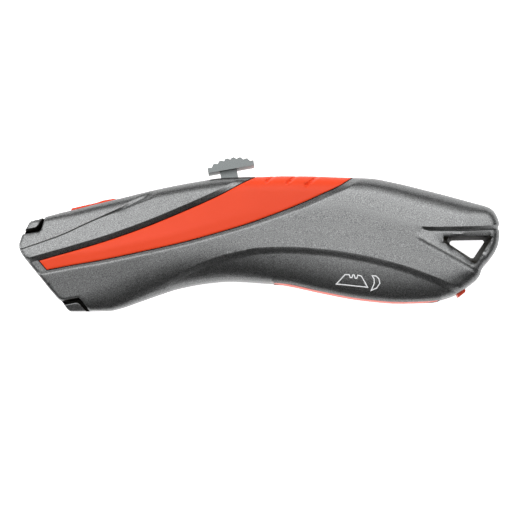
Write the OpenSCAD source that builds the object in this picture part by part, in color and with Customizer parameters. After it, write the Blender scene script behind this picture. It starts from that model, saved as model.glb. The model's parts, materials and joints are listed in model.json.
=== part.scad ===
// Retractable utility knife, lying on its right side.
// +X runs from nose to tail, +Y towards the thumb slider, +Z up through the left side.

/* [Body] */
// Half of the body's thickness at the handle
half_thick = 12.5; // [12:0.1:13]
// Depth of the recess that holds a grip inlay
inlay_depth = 1.4; // [1.2:0.1:1.6]
// Gap round each grip inlay
inlay_gap = 0.35; // [0.2:0.05:0.6]

/* [Blade] */
// Length of the cutting edge of a standard trapezoid blade
blade_length = 61; // [60:0.5:62]
// Length of the back of the blade
blade_back = 34; // [32:0.5:36]
// Height of the blade, cutting edge to back
blade_height = 18.7; // [18:0.1:19]
// Thickness of the blade
blade_thick = 0.62; // [0.5:0.02:0.65]
// Number of spare blades in the magazine
spare_count = 5; // [1:1:5]

/* [Slide] */
// Angle between the slide and the knife's length
slide_tilt = 10; // [9:0.5:11]
// Distance that the blade carrier travels
slide_travel = 29; // [25:1:29]
// Number of teeth on the thumb slider
slider_teeth = 6; // [4:1:7]

/* [Fasteners] */
// Radius of a body screw's shank
screw_r = 1.6; // [1.4:0.1:1.8]
// Radius of a body screw's head
screw_head_r = 3; // [2.8:0.1:3.2]
// Radius of the magazine's hinge pin
magazine_pin_r = 1.5; // [1.3:0.1:1.6]
// Radius of the release button's hinge pin
release_pin_r = 1; // [0.8:0.1:1.1]
// Radial clearance of a running fit
running_gap = 0.05; // [0.03:0.01:0.08]

/* [Hidden] */

grey = [0.42, 0.43, 0.44];
orange = [0.93, 0.33, 0.2];
steel = [0.75, 0.76, 0.78];
black = [0.12, 0.12, 0.13];

// The drawing's zero lies inside the body; the part's origin is under the middle of its box.
centre_x = 0.2;
centre_y = 0.05;
big = 200;

// Upper outline, nose to tail, and lower outline, nose to tail.
spine = [
    [-87.1, -3.6], [-85.8, 0.2], [-84.9, 1.9], [-83.5, 4.5], [-78.4, 6.1], [-65.3, 9.7],
    [-50.7, 13.3], [-36, 16.8], [-21.5, 19.5], [-13.5, 20.6], [0.5, 21.1], [11.3, 21.4],
    [22.3, 21.2], [40.5, 20.5], [48, 19.2], [62.5, 15.7], [77, 11.7], [83.5, 9.7],
    [85.4, 8.2], [86.5, 6.2], [87.3, 3.7], [87.5, 1]
];
belly = [
    [-87.1, -5.2], [-86.5, -6.8], [-83.5, -10.9], [-71.8, -24.1], [-70.8, -25.7], [-68.5, -28],
    [-61.5, -27.8], [-54.5, -27.5], [-50.7, -26.7], [-43.4, -24.1], [-36, -21.3], [-29, -19.1],
    [-18, -17.2], [-10.5, -16.6], [-3.3, -16.9], [7.7, -17.9], [22.3, -20.9], [37, -23.6],
    [51.5, -24.8], [62.5, -24.4], [69.7, -22.4], [76.4, -18.3], [80, -14.6], [80.5, -12.8],
    [83.3, -9.1], [85.9, -5.5], [87, -3.4], [87.5, -1]
];
// Half thickness along the ridge of the side, against the handle's, by length.
ridge_rise = [
    [-87.1, -3.7], [-80, -3.2], [-60, -2.4], [-40, -1.6], [-20, -0.6], [-5, 0], [74, 0], [87.5, -0.9]
];
// Height of that ridge line on the side.
ridge_y = [[-87.1, -8], [-80, -9], [-58, -6], [-29, 2], [0, 5], [87.5, 3]];
// Fall of the side from the ridge, in mm per mm, towards the spine and towards the belly.
spine_fall = [[-87.1, 0.14], [-50, 0.14], [-10, 0], [87.5, 0]];
belly_fall = [[-87.1, 0.18], [-45, 0.2], [-5, 0], [87.5, 0]];
// Width of the rounded shoulder along the spine and along the belly.
spine_round = [[-87.1, 0.8], [-83, 1.6], [-70, 2.6], [-40, 3.6], [0, 4.6], [70, 4.6], [87.5, 0.9]];
belly_round = [
    [-87.1, 0.8], [-71, 1.8], [-66, 4], [-50, 6.5], [-20, 7.5], [20, 8.5], [60, 8], [76, 4], [87.5, 0.9]
];
// Height of the straight wall at the edge, as a share of the height of the side.
edge_wall = 0.42;
round_steps = 3;
stations = concat(
    [-87.1, -85.8, -84.9, -83.5, -81, -78.4, -75, -71.8, -70.8, -68.5, -65],
    [for (x = [-60 : 7.5 : 72]) x],
    [76.4, 80, 80.5, 83.5, 85.4, 86.5, 87.3, 87.5]
);

// The slide: u runs rearwards along the cutting edge, v from the edge towards the spine.
slide_zero = [-71.5, -20.7];
blade_slot = 0.95;
carrier_front = 24;
carrier_rear = 73;
carrier_low = 3;
rail_low = 19;
rail_high = 22;
tower_front = 61.8;
tower_low = 8;
tower_high = 26.8;
stem_u = 67.1;
stem_length = 6.2;
stem_width = 4.8;
pocket_gap = 0.25;
stem_foot = 18.5;
cap_low = 33.2;
cap_front = 59.7;
cap_rear = 76.7;
tooth_pitch = 2.36;
first_tooth = 62.5;
cap_width = 12.4;
carrier_top = 5;
carrier_bottom = -3.6;

// Release button
release_hinge = [26.5, 26.4];
button_front = 8.2;
button_width = 9;
button_floor = 23.4;
button_low = 25;

// Toothed rail for the lock, by distance from the parting plane.
rail_inner = 3.3;
rail_outer = 4.8;

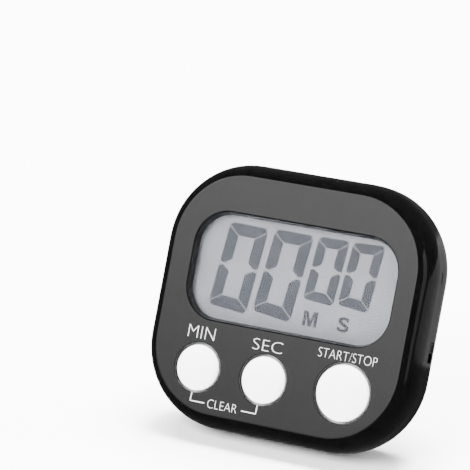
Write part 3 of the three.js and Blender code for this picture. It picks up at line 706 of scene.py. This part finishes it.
def lcd_letters(look):
    """The small M, whose halves mirror each other, and the small S under the digits."""
    left, right, low, high = LETTER_M_BOX
    count = len(HALF_M)
    outline = HALF_M + [(1 - x, y) for x, y in reversed(HALF_M)]
    points = [
        (left + x * (right - left), SEGMENT_FRONT, low + y * (high - low)) for x, y in outline
    ]
    faces = [list(range(count - 1, -1, -1)), list(range(2 * count - 1, count - 1, -1))]
    letter_m = thicken(solid("lcd_letter_m", points, faces), INK_THICK)
    finish_piece(letter_m, "case", look)
    depth = SEGMENT_FRONT + INK_THICK
    letter_s = lettering("lcd_letter_s", "S", LETTER_S_BOX, depth, INK_THICK, LCD_WEIGHT)
    finish_piece(letter_s, "case", look)


def face_print(look):
    for name, text, box in FACE_LABELS:
        label = lettering(name, text, box, PRINT_DEPTH, PRINT_THICK, PRINT_WEIGHT)
        finish_piece(label, "case", look)
    for name, places in BRACKETS.items():
        bracket(name, places, look)


def bracket(name, places, look):
    """A printed line that turns a corner."""
    half = BRACKET_LINE / 2
    points, faces = [], []
    for (x0, z0), (x1, z1) in zip(places, places[1:]):
        along = (Vector((x1, z1)) - Vector((x0, z0))).normalized()
        side = Vector((-along.y, along.x)) * half
        a, b = Vector((x0, z0)) - along * half, Vector((x1, z1)) + along * half
        start = len(points)
        for p in (a - side, b - side, b + side, a + side):
            points.append((p.x, PRINT_DEPTH - PRINT_THICK, p.y))
        faces.append(list(range(start, start + 4)))
    made = thicken(solid(name, points, faces), PRINT_THICK)
    return finish_piece(made, "case", look)


# ------------------------------------------------------------------ materials
def new_material(name):
    """An empty procedural material and its node tree."""
    made = bpy.data.materials.new(name)
    made.use_nodes = True
    made.node_tree.nodes.clear()
    return made, made.node_tree


def add(tree, kind, **inputs):
    """A node with values set on its inputs, an underscore standing for a space."""
    node = tree.nodes.new(kind)
    for key, value in inputs.items():
        node.inputs[key.replace("_", " ")].default_value = value
    return node


def noise(tree, scale, detail=4.0, stretch=(1, 1, 1)):
    """Noise over the object's own coordinates; scale is per metre."""
    place = tree.nodes.new("ShaderNodeTexCoord")
    mapping = add(tree, "ShaderNodeMapping", Scale=stretch)
    tree.links.new(place.outputs["Object"], mapping.inputs["Vector"])
    made = add(tree, "ShaderNodeTexNoise", Scale=scale, Detail=detail)
    tree.links.new(mapping.outputs["Vector"], made.inputs["Vector"])
    return made.outputs["Fac"]


def spread(tree, source, low, high, start=0.35, end=0.65):
    """Carries a texture value into the range low to high."""
    made = add(tree, "ShaderNodeMapRange")
    for key, value in (("From Min", start), ("From Max", end), ("To Min", low), ("To Max", high)):
        made.inputs[key].default_value = value
    tree.links.new(source, made.inputs["Value"])
    return made.outputs["Result"]


def ramp(tree, source, first, second, start=0.35, end=0.65):
    """Carries a texture value into the colours first to second."""
    made = tree.nodes.new("ShaderNodeValToRGB")
    stops = zip(made.color_ramp.elements, ((start, first), (end, second)))
    for stop, (position, colour) in stops:
        stop.position = position
        stop.color = (*colour, 1)
    tree.links.new(source, made.inputs["Fac"])
    return made.outputs["Color"]


def blend_colour(tree, share, first, second):
    made = tree.nodes.new("ShaderNodeMix")
    made.data_type = "RGBA"
    tree.links.new(share, made.inputs["Factor"])
    tree.links.new(first, made.inputs["A"])
    tree.links.new(second, made.inputs["B"])
    return made.outputs["Result"]


def show(tree, shader_output):
    output = tree.nodes.new("ShaderNodeOutputMaterial")
    tree.links.new(shader_output, output.inputs["Surface"])


WEAR_START, WEAR_END, WEAR_STRETCH = 0.635, 0.78, (1, 1, 0.3)
BEVEL_SAMPLES = 4


def surface(
    name,
    colours,
    rough,
    metallic=0.0,
    grain=900.0,
    bump=0.02,
    bump_grain=4000.0,
    worn=None,
    coat=0.0,
    edge=0.15,
    stretch=(1, 1, 1),
    specular=0.5,
):
    """A procedural finish. colours are two close tones, rough is the range of roughness, worn is
    the tone of sparse rubbed specks, bump is a height in millimetres, and edge is how far
    the light rounds off an edge."""
    made, tree = new_material(name)
    shader = add(tree, "ShaderNodeBsdfPrincipled", Metallic=metallic)
    shader.inputs["Coat Weight"].default_value = coat
    shader.inputs["Specular IOR Level"].default_value = specular
    tone = ramp(tree, noise(tree, grain, 5.0, stretch), *colours)
    if worn:
        flecks = noise(tree, 2.6 * grain, 6.0, WEAR_STRETCH)
        specks = spread(tree, flecks, 0, 1, WEAR_START, WEAR_END)
        rubbed = ramp(tree, noise(tree, 0.4 * grain, 2.0), worn, worn)
        tone = blend_colour(tree, specks, tone, rubbed)
    tree.links.new(tone, shader.inputs["Base Color"])
    tree.links.new(spread(tree, noise(tree, 1.7 * grain, 5.0), *rough), shader.inputs["Roughness"])
    relief = add(tree, "ShaderNodeBump", Strength=1.0, Distance=bump * MM)
    tree.links.new(noise(tree, bump_grain, 3.0, stretch), relief.inputs["Height"])
    if edge:
        rounded = add(tree, "ShaderNodeBevel", Radius=edge * MM)
        rounded.samples = BEVEL_SAMPLES
        tree.links.new(rounded.outputs["Normal"], relief.inputs["Normal"])
    tree.links.new(relief.outputs["Normal"], shader.inputs["Normal"])
    show(tree, shader.outputs["BSDF"])
    return made


LENS_MIRROR = (0.012, 0.9)  # how much the lens mirrors, seen straight on and edge on
LENS_STEEPNESS = 5


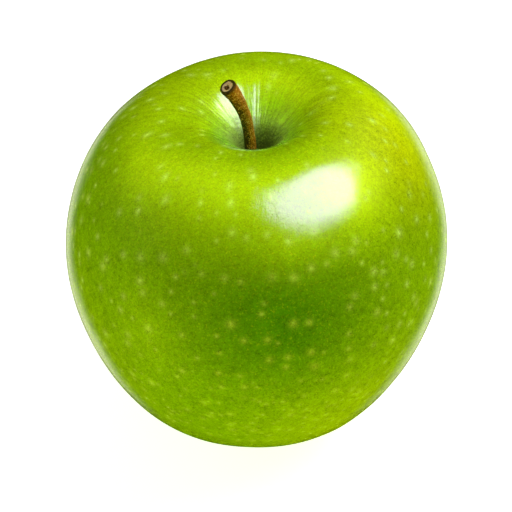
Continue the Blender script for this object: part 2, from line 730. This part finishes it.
# # #
Copy, please, every line from the start of the entries down to the line that holds "spare_count = 5; // [1:1:5]", with both of those lines included and no others.

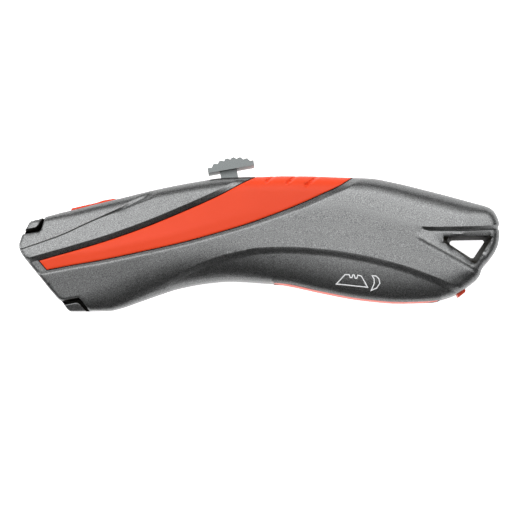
Write the OpenSCAD source that builds the object in this picture part by part, in color and with Customizer parameters. After it, write the Blender scene script behind this picture. It starts from that model, saved as model.glb. The model's parts, materials and joints are listed in model.json.
=== part.scad ===
// Retractable utility knife, lying on its right side.
// +X runs from nose to tail, +Y towards the thumb slider, +Z up through the left side.

/* [Body] */
// Half of the body's thickness at the handle
half_thick = 12.5; // [12:0.1:13]
// Depth of the recess that holds a grip inlay
inlay_depth = 1.4; // [1.2:0.1:1.6]
// Gap round each grip inlay
inlay_gap = 0.35; // [0.2:0.05:0.6]

/* [Blade] */
// Length of the cutting edge of a standard trapezoid blade
blade_length = 61; // [60:0.5:62]
// Length of the back of the blade
blade_back = 34; // [32:0.5:36]
// Height of the blade, cutting edge to back
blade_height = 18.7; // [18:0.1:19]
// Thickness of the blade
blade_thick = 0.62; // [0.5:0.02:0.65]
// Number of spare blades in the magazine
spare_count = 5; // [1:1:5]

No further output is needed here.